Wikipedia:Notability - Wikipedia, the free encyclopedia - 0 views

  • This page in a nutshell: If a topic has received significant coverage in reliable secondary sources that are independent of the subject, it is presumed to satisfy the inclusion criteria for a stand-alone article.
  • General notability guideline Shortcut: WP:GNG If a topic has received significant coverage in reliable sources that are independent of the subject, it is presumed to satisfy the inclusion criteria for a stand-alone article. "Significant coverage" means that sources address the subject directly in detail, and no original research is needed to extract the content.
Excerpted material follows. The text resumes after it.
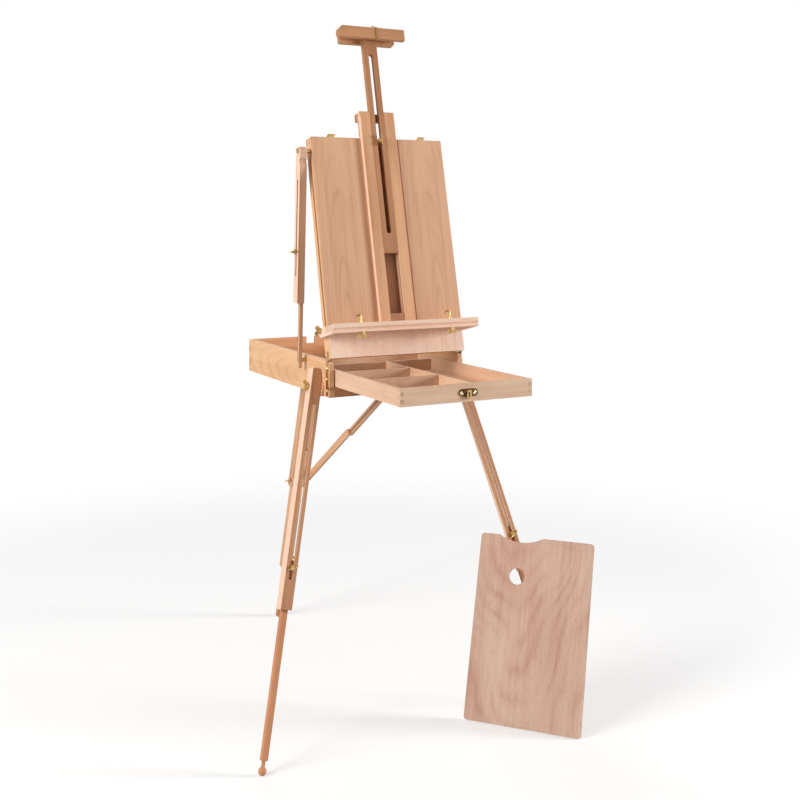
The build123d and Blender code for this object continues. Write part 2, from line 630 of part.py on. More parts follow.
arm -= Pos(0, arm_open - 26, arm_width / 2 + 5) * across * Cylinder(9.5, 600)
arm -= Pos(0, arm_open, 0) * across * Cylinder(bolt, 600)
clamp_bolt = Pos(-(arm_bar_x0 + 1 + arm_x + arm_depth + nut_reach) / 2, clamp_at, 0) * across * \
    Cylinder(bolt, arm_x + arm_depth + nut_reach - arm_bar_x0 - 1)
top_bolt = Pos(-(lid_half + 0.3 + arm_x + arm_depth) / 2, arm_open, 0) * across * \
    Cylinder(bolt, arm_x + arm_depth - lid_half - 0.3)
top_bolt += Pos(-(lid_half + 0.3 + arm_x) / 2, arm_open, 0) * across * Cylinder(6.0, arm_x - lid_half - 0.3)
top_bolt += Pos(-(arm_x + arm_depth + 1.6), arm_open, 0) * across * Cylinder(6.4, 3.2)
keep("side_arm_lower", place * bar)
keep("side_arm_upper", place * arm)
keep("arm_clamp_bolt", place * clamp_bolt)
keep("arm_top_bolt", place * top_bolt)
keep("arm_wing_nut", place * wing_nut((-arm_x - arm_depth - 0.2, clamp_at, 0), (-1, 0, 0), 15.0, 15))

# front legs: local x = across the leg, local y = up the leg, local z = forwards
lw, ld = leg_width / 2, leg_depth / 2
for name, f in leg_frames.items():
    side = f["side"]
    e, up = Vector(*f["e"]), Vector(*f["up"])
    # local frame: x along +X-ish so that it stays right handed
    xd = e * side
    place = Location(Plane(origin=f["pivot"], x_dir=xd, z_dir=xd.cross(up)))
    f["place"] = place
    out = side
    upper = block(-lw, lw, -leg_upper_down, leg_head, -ld, ld)
    wall_l = (leg_width - leg_lower_width) / 2 - slip
    plate_l = 7.0
    front_sign = -1 if (Vector(*f["pivot"]) + xd.cross(up)).Y > f["pivot"][1] else 1
    f["front"] = front_sign
    cz0, cz1 = sorted((front_sign * (ld - plate_l), -front_sign * (ld + 1)))
    upper -= block(-lw + wall_l, lw - wall_l, -leg_upper_down - 1, -leg_solid_head, cz0, cz1)
    ix0, ix1 = sorted((-out * (lw - wall_l - 1), -out * (lw + 1)))
    iz0, iz1 = sorted((front_sign * (ld - leg_side_wall), -front_sign * (ld + 1)))
    upper -= block(ix0, ix1, -leg_upper_down - 1, -leg_solid_head, iz0, iz1)
    pz0, pz1 = sorted((front_sign * (ld - plate_l - 1), front_sign * (ld + 1)))
    sr = leg_slot / 2
    cut = block(-sr, sr, sr - leg_slot_to, -leg_slot_from - sr, pz0, pz1)
    for y in (sr - leg_slot_to, -leg_slot_from - sr):
        cut += Pos(0, y, (pz0 + pz1) / 2) * Cylinder(sr, pz1 - pz0)
    upper -= cut
    bevel_from = (wedge_top - leg_z) / math.cos(math.radians(leg_splay)) - 0.6
    rise = leg_head + 2 - bevel_from
    run_b = rise * math.tan(math.radians(leg_splay + 0.8))
    tri = make_face(Polyline((-out * (lw + 1), bevel_from), (-out * (lw + 1), bevel_from + rise),
                             (-out * (lw - run_b), bevel_from + rise), (-out * lw, bevel_from), close=True))
    upper -= extrude(Pos(0, 0, -ld - 1) * tri, 2 * ld + 2)
    upper -= Rot(0, 90, 0) * Cylinder(bolt + run, 200)
    upper = upper.solids()[0] if len(upper.solids()) == 1 else upper
    # extension
    llw = leg_lower_width / 2
    lz1 = front_sign * (ld - plate_l - slip)
    lz0 = lz1 - front_sign * leg_lower_depth
    z0, z1 = sorted((lz0, lz1))
    zc = (z0 + z1) / 2
    # centre of the ball sits foot_ball above the floor on the extension's own centre line
    axis_z = (xd.cross(up)).Z
    lower_end = (stand_height + leg_z - foot_ball + zc * axis_z) / up.Z
    lower = block(-llw, llw, -(lower_end - 22), -leg_lower_from, z0, z1)
    neck_l = 22.0
    lower += Pos(0, -(lower_end - neck_l / 2), zc) * Rot(90, 0, 0) * Cylinder(4.4, neck_l + 4)
    lower += Pos(0, -lower_end, zc) * Sphere(foot_ball)
    lower += Pos(0, -(lower_end - neck_l - 2), zc) * Rot(90, 0, 0) * Cylinder(7.0, 5)
    lower -= Pos(0, -leg_screw_at, front_sign * ld) * Cylinder(bolt + run, 2 * (plate_l + slip + 9.3))
    keep(name + "_leg_upper", place * upper)
    keep(name + "_leg_lower", place * lower)
    screw = wing_screw((0, 0, 0), (0, 0, 1), plate_l + slip + 9, 15.0, 20)
    flip = Rot(180, 0, 0) if front_sign < 0 else Rot(0, 0, 0)
    keep(name + "_leg_screw", place * Pos(0, -leg_screw_at, front_sign * (ld + 0.2)) * flip * screw)
    f["screw"] = place * Pos(0, -leg_screw_at, front_sign * ld)
    f["screw_dir"] = (place * Pos(0, 0, front_sign)).position - place.position
    p = Vector(*f["pivot"]) + e * (lw + 0.2)
    keep(name + "_leg_wing_nut", wing_nut((p.X, p.Y, p.Z), f["e"], 15.0, 30))

# rear leg: local x = x, local y = down the leg, local z = forwards
rl = math.radians(rear_lean)
rear_down = (0, math.sin(rl), -math.cos(rl))
rear_place = Location(Plane(origin=(0, rear_y, rear_z), x_dir=(1, 0, 0),
                            z_dir=Vector(1, 0, 0).cross(Vector(*rear_down))))
rw, rd = rear_width / 2, rear_depth / 2
ri = rear_inner / 2
rear_up = block(-rw, rw, 0, rear_upper_length, -rd, rd)
rear_up += Rot(0, 90, 0) * Cylinder(rd, rear_width)
rear_up -= block(-ri - slip, ri + slip, 60, rear_upper_length + 1, -rd - 1, rd + 1)
rear_up -= Rot(0, 90, 0) * Cylinder(3.0 + run, 100)
rear_up -= Pos(-rw, rear_screw_at, 0) * Rot(0, 90, 0) * Cylinder(bolt + run, 20)
middle = block(-ri, ri, rear_middle_from, rear_middle_to, -rd, rd)
fw, fd = rear_foot_width / 2, rear_foot_depth / 2
middle -= block(-fw - slip, fw + slip, rear_middle_from + 50, rear_middle_to + 1, -rd - 1, rd + 1)
for side in (-1, 1):
    middle -= Pos(side * ri, rear_middle_to, 0) * Rot(0, 0, side * 25) * Box(6, 34, 60)
middle -= Pos(ri, rear_low_screw_at, 0) * Rot(0, 90, 0) * Cylinder(bolt + run, 30)
foot_to = (stand_height + rear_z) / math.cos(rl)
foot = block(-fw, fw, rear_foot_from, foot_to + 30, -fd, fd)
ground = Location(Plane(origin=(0, 0, -stand_height), z_dir=(0, 0, 1))) * Pos(0, rear_y + 300, -100) * \
    Box(400, 1200, 200)
foot_w = (rear_place * foot) - ground
keep("rear_leg_upper", rear_place * rear_up)
keep("rear_leg_middle", rear_place * middle)
keep("rear_leg_foot", foot_w)
keep("rear_upper_screw", rear_place * wing_screw((-rw - 0.2, rear_screw_at, 0), (-1, 0, 0), rw - ri - 0.1, 15.0, 40))
keep("rear_lower_screw", rear_place * wing_screw((ri + 0.2, rear_low_screw_at, 0), (1, 0, 0), ri - fw - 0.1, 13.0, 30))

# brace, two bars meeting on a middle pin
end = (0, rear_y + brace_at * rear_down[1], rear_z + brace_at * rear_down[2])
folded = (rear_y - brace_at, rear_z)
span_open = math.hypot(end[1] - brace_y, end[2] - brace_z)
span_shut = math.hypot(folded[0] - brace_y, folded[1] - brace_z)
brace_a = (span_open - span_shut) / 2
brace_b = (span_open + span_shut) / 2
brace_angle = math.atan2(end[2] - brace_z, end[1] - brace_y)
b_dir = (0, math.cos(brace_angle), math.sin(brace_angle))
b_place = Location(Plane(origin=(0, brace_y, brace_z), x_dir=(1, 0, 0), z_dir=(0, -b_dir[2], b_dir[1])))
bw = brace_width / 2


def bar_between(x0, x1, y0, y1):
    body = block(x0, x1, y0, y1, -bw, bw)
    for y in (y0, y1):
        body += Pos((x0 + x1) / 2, y, 0) * Rot(0, 90, 0) * Cylinder(bw, x1 - x0)
    return body


upper_bar = bar_between(brace_x2, brace_x3, 0, brace_a)
upper_bar -= Rot(0, 90, 0) * Cylinder(2.5 + run, 200)
upper_bar -= Pos(0, brace_a, 0) * Rot(0, 90, 0) * Cylinder(2.5 + run, 200)
lower_bar = bar_between(brace_x0, brace_x1, brace_a, span_open)
lower_bar -= Pos(0, brace_a, 0) * Rot(0, 90, 0) * Cylinder(2.5, 200)
lower_bar -= Pos(0, span_open, 0) * Rot(0, 90, 0) * Cylinder(2.5, 200)
mid_pin = Pos((brace_x0 + 0.2 + brace_x3 + 2.2) / 2, brace_a, 0) * Rot(0, 90, 0) * Cylinder(2.5, brace_x3 + 2 - brace_x0)
mid_pin += Pos(brace_x3 + 1.2, brace_a, 0) * Rot(0, 90, 0) * Cylinder(4.2, 2.0)
pin_from, pin_to = rw + 0.4, brace_x1 + 2.2
end_pin = Pos((pin_from + pin_to) / 2, span_open, 0) * Rot(0, 90, 0) * Cylinder(2.5, pin_to - pin_from)
end_pin += Pos((pin_from + brace_x0 - 0.1) / 2, span_open, 0) * Rot(0, 90, 0) * \
    Cylinder(bw - 3, brace_x0 - 0.1 - pin_from)
end_pin += Pos(brace_x1 + 1.2, span_open, 0) * Rot(0, 90, 0) * Cylinder(4.2, 2.4)
keep("brace_upper", b_place * upper_bar)
keep("brace_lower", b_place * lower_bar)
keep("brace_pins", b_place * mid_pin, b_place * end_pin)

# palette leaning on the right leg
turn = math.radians(palette_turn)
ex = Vector(math.cos(turn), math.sin(turn), 0)
hb = Vector(-ex.Y, ex.X, 0)
corner = Vector(palette_corner[0], palette_corner[1], -stand_height)
rf = leg_frames["right"]
re_, ru = Vector(*rf["e"]), Vector(*rf["up"])
rfw = rf["place"]


dip_c, dip_w, dip_d = 106.0, 116.0, 15.0
dip_r = (dip_w ** 2 / 4 + dip_d ** 2) / (2 * dip_d)


def palette_top(x):
    """Height of the palette's top edge at x along it."""
    if abs(x - dip_c) >= dip_w / 2:
        return palette_height
    return palette_height - dip_d + dip_r - math.sqrt(dip_r ** 2 - (x - dip_c) ** 2)


def palette_lean():
    lean, touch = math.radians(19), palette_height
    for _ in range(12):
        z_top = -stand_height + touch * math.cos(lean)
        best = 1e9
        for sx in (-1, 1):
            for sz in (-1, 1):
                base = (rfw * Pos(sx * lw, 0, sz * ld)).position
                t = (base.Z - z_top) / ru.Z
                point = base - ru * t
                if (point - corner).dot(hb) < best:
                    best = (point - corner).dot(hb)
                    touch = palette_top((point - corner).dot(ex))
        lean = math.asin(min(0.8, (best - clear) / touch))
    return lean


lean = palette_lean()
ey = Vector(0, 0, 1) * math.cos(lean) + hb * math.sin(lean)
normal = ex.cross(ey)
pal_place = Location(Plane(origin=(corner.X, corner.Y, corner.Z), x_dir=ex, z_dir=normal))
pal = block(0, palette_width, 0, palette_height, 0, palette_ply)
pal = fillet(pal.edges().filter_by(Axis.Z), 9.0)
pal -= Pos(dip_c, palette_height - dip_d + dip_r, palette_ply / 2) * Cylinder(dip_r, palette_ply * 3)
thumb = (103.0, 350.0)
pal -= Pos(thumb[0], thumb[1], palette_ply / 2) * Cylinder(thumb_radius, palette_ply * 3)
keep("palette", pal_place * pal)

# move to the reference frame and write
everything = Compound(children=[s for group in parts.values() for s in group])
bb = everything.bounding_box()
shift = Vector(-(bb.min.X + bb.max.X) / 2, -(bb.min.Y + bb.max.Y) / 2, -bb.min.Z)
if __name__ == "__main__":
    for name, solids in parts.items():
        moved = [Pos(shift.X, shift.Y, shift.Z) * s for s in solids]
        for s, m in zip(solids, moved):
            m.label = name
        export_step(Compound(label=name, children=moved), f"parts/{name}.step")
    print(len(parts), "nodes", "shift", shift, "size", bb.size)
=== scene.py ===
import bpy
import bmesh
import json
import math
from mathutils import Matrix, Vector


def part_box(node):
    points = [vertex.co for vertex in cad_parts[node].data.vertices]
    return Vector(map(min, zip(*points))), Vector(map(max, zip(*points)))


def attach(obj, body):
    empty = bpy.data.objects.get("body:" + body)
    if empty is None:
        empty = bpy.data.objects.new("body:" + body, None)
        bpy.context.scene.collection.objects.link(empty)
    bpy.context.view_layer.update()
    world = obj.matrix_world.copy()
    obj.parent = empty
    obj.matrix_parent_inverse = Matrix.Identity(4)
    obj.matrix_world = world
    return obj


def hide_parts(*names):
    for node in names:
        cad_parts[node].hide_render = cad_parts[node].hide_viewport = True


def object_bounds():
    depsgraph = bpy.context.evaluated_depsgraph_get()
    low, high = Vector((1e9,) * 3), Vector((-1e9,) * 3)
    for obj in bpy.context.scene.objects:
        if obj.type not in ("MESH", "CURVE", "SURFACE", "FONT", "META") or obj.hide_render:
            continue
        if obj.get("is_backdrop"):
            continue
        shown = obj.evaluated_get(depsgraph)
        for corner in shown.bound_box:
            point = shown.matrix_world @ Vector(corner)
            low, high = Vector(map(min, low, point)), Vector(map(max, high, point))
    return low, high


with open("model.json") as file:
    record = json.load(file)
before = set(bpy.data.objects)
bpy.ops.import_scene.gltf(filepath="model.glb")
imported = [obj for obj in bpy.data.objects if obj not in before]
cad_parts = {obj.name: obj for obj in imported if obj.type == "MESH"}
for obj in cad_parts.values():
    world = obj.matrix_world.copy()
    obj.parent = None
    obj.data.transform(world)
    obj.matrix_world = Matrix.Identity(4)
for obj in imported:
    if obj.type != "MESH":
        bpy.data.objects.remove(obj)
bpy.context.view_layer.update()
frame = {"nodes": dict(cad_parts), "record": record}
nodes = frame["nodes"]
scene = bpy.context.scene
print("stage frame", len(nodes), "nodes")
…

Significant coverage is more than trivial but may be less than exclusive.[1] "Reliable" means sources need editorial integrity to allow verifiable evaluation of notability, per the reliable source guideline. Sources may encompass published works in all forms and media. Availability of secondary sources covering the subject is a good test for notability.[2] "Sources,"[3] defined on Wikipedia as secondary sources, provide the most objective evidence of notability. The number and nature of reliable sources needed varies depending on the depth of coverage and quality of the sources. Multiple sources are generally preferred.[4] "Independent of the subject" excludes works produced by those affiliated with the subject including (but not limited to): self-publicity, advertising, self-published material by the subject, autobiographies, press releases, etc.[5] "Presumed" means that substantive coverage in reliable sources establishes a presumption, not a guarantee, of notability. Editors may reach a consensus that although a topic meets this criterion, it is not suitable for inclusion. For example, it may violate what Wikipedia is not.[6] A topic for which this criterion is deemed to have been met by consensus, is usually worthy of notice, and satisfies one of the criteria for a stand-alone article in the encyclopedia. Verifiable facts and content not supported by multiple independent sources may be appropriate for inclusion within another article.